Brian Lane, a partner at law firm Gibson Dunn, says planned SEC consultations should start with a review of issues ahead of time with a company’s auditor and legal counsel. This helps to set talking points ahead of the call. Also, he says, keep the histrionics to a minimum—don’t be confrontational or panicked. “The staff doesn’t want to debate the letter on the phone,” he says. “Everyone wants to get Corp Fin on the phone to tell them how wrong they are, but the staff doesn’t want to have that conversation. You have to characterize it as a clarification. You can call to say you don’t understand what they’re getting at and ask them to explain their concerns. Then you can start talking.”

Changes at Corp Fin

Amid the many changes affecting financial disclosures and company reporting, Corp Fin has itself undergone some structural changes. For example, after reviewing the industry-specific examination groups assigned to public companies that file disclosure documents, the division consolidated banking groups that were split in 2010 between large and smaller institutions.

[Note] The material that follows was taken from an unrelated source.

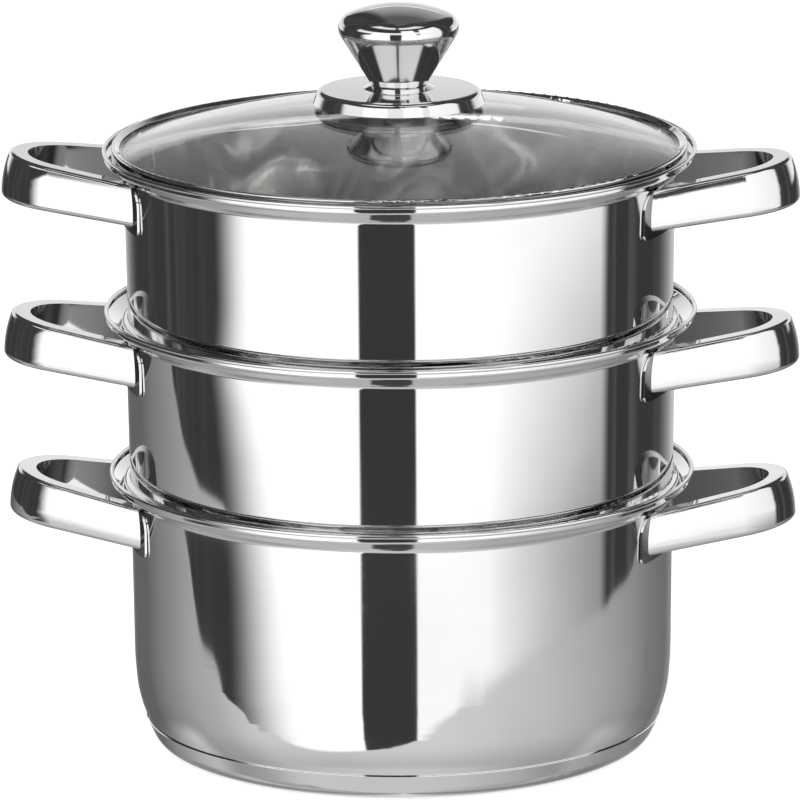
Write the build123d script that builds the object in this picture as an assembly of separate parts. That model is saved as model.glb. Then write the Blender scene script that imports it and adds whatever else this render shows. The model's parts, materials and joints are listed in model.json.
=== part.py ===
from build123d import *
from math import asin, atan2, cos, hypot, pi, radians, sin, sqrt, tan
import os

# Three-tier steamer pot: a stockpot with a sandwich base, two perforated steamers that nest
# in the flared lip of what is below them, and a domed glass lid with a steel rim band and a
# hollow knob. Every vessel has two hollow loop handles on curved brackets.
# Millimetres, +Z up, origin at the centre of the base's underside, handles on the X axis.

# Vessel walls, measured to the outside
pot_wall_radius = 119.6
pot_rim_radius = 128.9
pot_rim_height = 123.0
pot_wall = 0.8
pot_wall_draft = 0.9
pot_shoulder_height = 37.8
pot_shoulder_round = 150.0
pot_hip_inset = 1.4
pot_hip_height = 22.2
pot_hip_round = 50.0
pot_corner_round = 8.5
steamer_wall_radius = 120.8
steamer_rim_radius = 130.3
steamer_wall = 0.8
steamer_wall_draft = 1.0
steamer_side = 79.3

# Flared lip, the same form on every vessel
lip_depth = 9.1
lip_band = 1.9
lip_bead = 1.9
lip_outset = 0.6
lip_root_fillet = 2.5
lip_shoulder_fillet = 1.6

# Nesting bead and perforated spigot under each steamer
seat_gap = 0.3
nest_bead = 4.0
nest_bead_reach = 2.6
nest_bead_round = 1.9
nest_bead_root = 0.6
spigot_clearance = 0.9
spigot_depth = 11.0
spigot_corner = 4.0
steam_hole = 8.0
steam_ring_pitch = 21.0
steam_rings = 4
steam_holes_per_ring = 6

# Sandwich base under the pot
cap_wall = 0.5
cap_corner_radius = 108.5
cap_corner_round = 10.0
cap_top = 12.0
cap_top_radius = 114.0
core_thickness = 5.7
lay_gap = 0.1

# Side handles, one hollow loop on a curved bracket each
handle_reach = 51.0
handle_root_half = 41.0
handle_splay = 20.8
handle_drop = 9.5
steamer_handle_rise = 7.6
pot_handle_rise = 10.0
handle_height = 18.2
handle_flare = 2.7
handle_bulge = 1.1
handle_low_spread = 2.0
handle_low_reach = 3.8
handle_top_width = 7.6
handle_low_width = 9.0
handle_wall = 0.9
handle_top_round = 2.0
handle_low_round = 2.6
bracket_thick = 0.9
bracket_half = 52.0
bracket_top_drop = 10.9
bracket_low_margin = 3.5
bracket_top_corner = 9.0
bracket_low_corner = 3.0
weld_gap = 0.05
middle_share = 0.5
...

Kronforst sees benefits to this and similar efforts. “We’ve gotten questions about whether that means continuous reviews for large financial institutions will end. That is not the case,” he said. “I don’t think it really means anything from a registrant perspective. But as far as which group to contact there will no longer be confusion.”

Corp Fin is also focusing on technical issues, rather than strictly sector-based reviews by examination groups. “The change aligns us more closely with our colleagues in the Office of the Chief Accountant,” Kronforst said. For example, instead of stock compensation issues that might sporadically emerge within specific industry groups and be reviewed by multiple SEC staff, one point person will now oversee that specific issue.

“One of the challenges the division has always had is having consistency with their comments,” Carnall says. “When you have a focus that is not just by industry groups, but by the topical areas, it will help improve consistency and lead to having better comments going out. I think it is a win-win situation.”